The role of a volunteer can vary in both a shelter and a rescue. Both are going to have volunteers who care for dogs specifically. A shelter may have caretakers in the facility feeding and cleaning the kennels, while a rescue has fosters caring for their specific foster dog. Both may have marketing teams to promote their organizations work, which would be the adoption of their dogs and a specific educational goal. Both have volunteers who work in the adoption process, whether that be going through applications or filling out paperwork. For shelters, some work to take the dogs out of a bad situation, such as in the case of a lost dog or hoarding case. There is a lot to accomplish, so there is always an abundance of work that someone could do to be involved in helping dogs out of abusive or neglectful situations.
Many rescues will have an application process and home check. Some do home checks in-person, while others do digital ones. Since the pandemic, many have opted to do virtual home checks. The main goal of this process is to get to know the applicant on a personal level in the same rite that we have gotten to know our dogs on a personal level. This is with the goal of matching both parties to an ideal, forever match. Some rescues will have a trial period, where the dog is not officially adopted, but is trying out their forever home. This trial period can vary from one day to a week, it really depends on the rescue.
Shelters will also have an application process. In some cases, the application is to put yourself into a pool of applicants that will be drawn from when the dog is available for adoption. This lottery system is random and is selected at a certain time and date that the dog is available. In some cases, the application is first come first serve and you get emailed an appointment time to meet and adopt a dog. Most shelters do not do a trial period, but you can return the dog at any time.

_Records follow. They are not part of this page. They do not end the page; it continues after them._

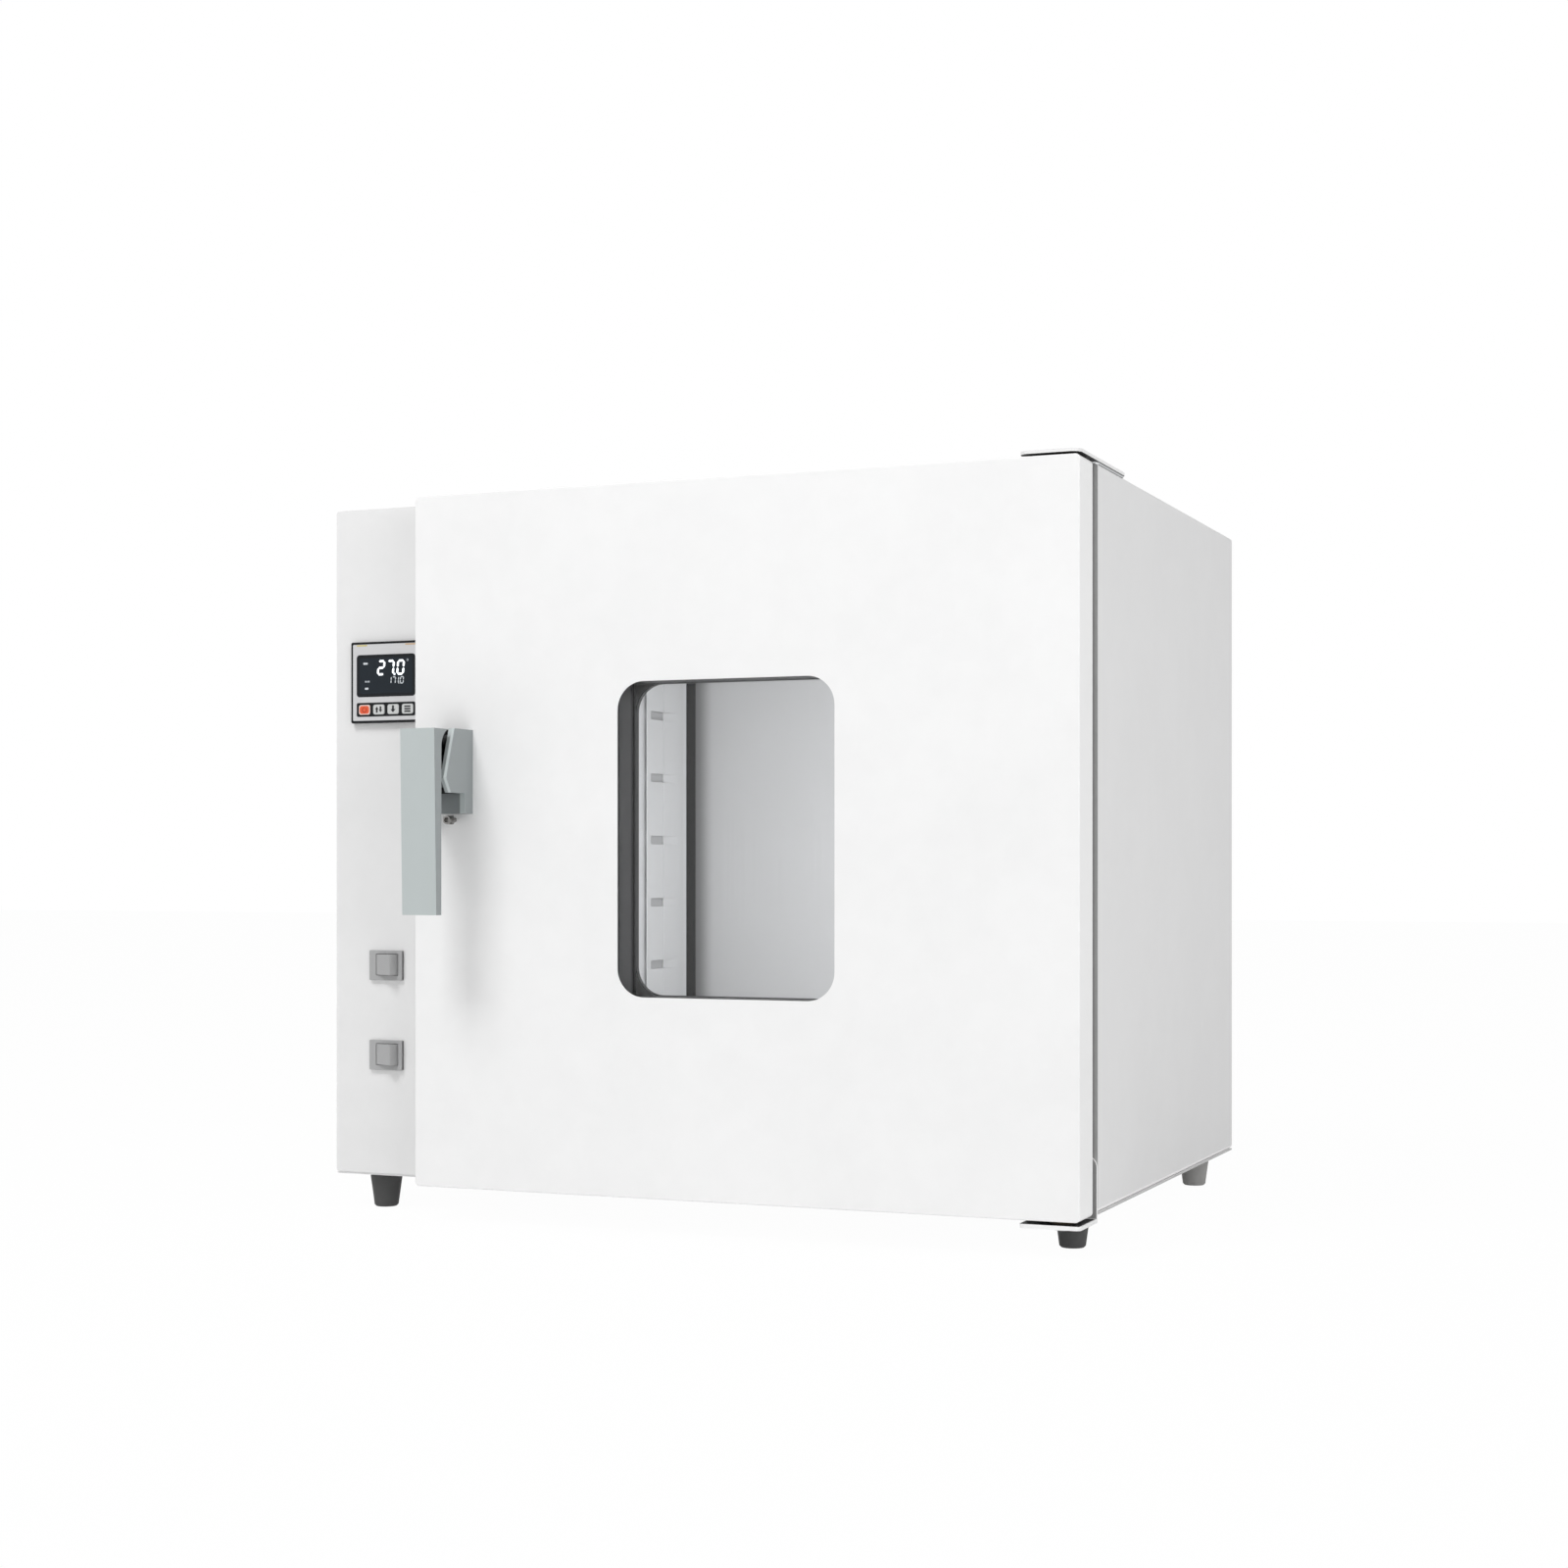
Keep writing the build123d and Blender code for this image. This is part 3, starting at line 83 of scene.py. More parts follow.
# Sizes that finishes and small pieces follow, each measured on its own solid piece
BEZEL_RIM = 2.2 * MM
STRIP_WIDTH = 61.0 * MM
STRIP_HEIGHT = 12.6 * MM
LENS_BORDER_WIDTH = 3.0 * MM
KEY_RIM_WIDTH = 0.9 * MM
COLLAR_INSET = 11.6 * MM
COLLAR_CORNER = 24.0 * MM
SHELL_HEM = 2.8 * MM
# Painted shade on the front frame beside the door's hinged edge: its width, and the width of its darkest
# part
SHADE_MARGIN_WIDTH = 4.1 * MM
SHADE_MARGIN_DARKEST = 1.2 * MM
BRACKET_PLATE = 3.3 * MM
LEG_FOOT = 3.4 * MM
SHEET = 1.2 * MM
# Width of the painted shade on the back wall beside the baffle
BAFFLE_SHADE_WIDTH = 20.0 * MM
POST_FLANGE = 12.0 * MM
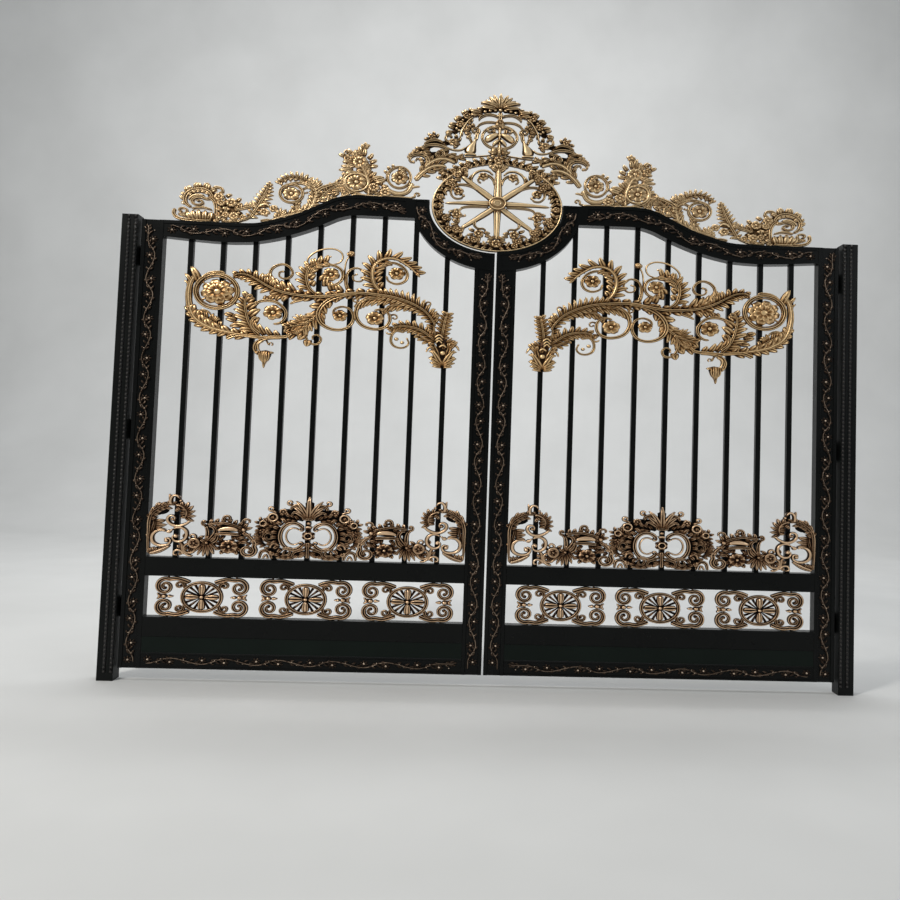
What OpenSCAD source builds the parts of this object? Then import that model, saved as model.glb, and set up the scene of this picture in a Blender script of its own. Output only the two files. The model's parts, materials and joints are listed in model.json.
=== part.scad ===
// Double leaf driveway gate: welded black frame, square bars, gilded cast ornament,
// crested arch over the middle, and the two steel jamb posts that carry the leaves.
// X runs along the opening, +Y points inward (the way the leaves open), +Z is up.
// The origin is the middle of the underside of the left post.

/* [Opening] */
// Distance between the outer edges of the two closed leaves
opening_w = 3600; // [3560:10:3660]
// Gap between a leaf and its post
post_gap = 12; // [10:1:16]
// Gap between the two meeting stiles
seam_gap = 10; // [8:1:12]
// Height of the leaf undersides above the ground
leaf_bottom = 60; // [50:1:70]

/* [Posts] */
// Side of the square jamb posts
post_w = 80; // [70:1:90]
// Height of the jamb posts
post_h = 2324; // [2300:1:2360]

/* [Frame] */
// Depth of the leaf frame, front to back
frame_d = 60; // [54:1:64]
// Width of the hinge stiles
stile_w = 109; // [100:1:116]
// Width of the meeting stiles
meet_w = 102; // [96:1:106]
// Depth of the ornament groove in the stiles and rails
groove_d = 4; // [2:0.5:5]
// Size of the small chamfers along the stiles and rails
edge_c = 2; // [1:0.5:3]

/* [Bars] */
// Side of the square bars
bar_w = 26; // [22:1:28]
// Number of bars in each leaf
bar_n = 9; // [9:1:9]

/* [Ornament] */
// Thickness of the scroll work
scroll_t = 20; // [16:1:22]
// Thickness of the crests that stand on the rails
crown_t = 24; // [20:1:28]
// Half width of the medallion
med_a = 342; // [338:1:344]
// Half height of the medallion
med_b = 236; // [232:1:238]

/* [Hinges] */
// Radius of the hinge barrels
barrel_r = 14; // [13:1:14]
// Radius of the hinge pins
pin_r = 7; // [6:0.5:8]
// Clearance around the hinge pins
pin_clear = 0.05; // [0.03:0.01:0.08]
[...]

Both shelters and rescues ultimately want to help animals in need. They all want to advocate for animals and change the narrative. Animals are certainly looked at differently today than they were 10 years ago, and it is definitely because of the work that advocates perform to educate others. Our attention to social media and questioning norms has brought animal advocacy to the forefront. The fight for animal rights and educating about responsible animal ownership is no longer hidden in a concrete building or something that a crowd is shouting for in the streets, but it is written, recorded, and displayed for many to learn about and participate in. At a time of great activism, shelters and rescues have taken the opportunity to promote the welfare of animals and encourage people to take steps in the right direction for animals.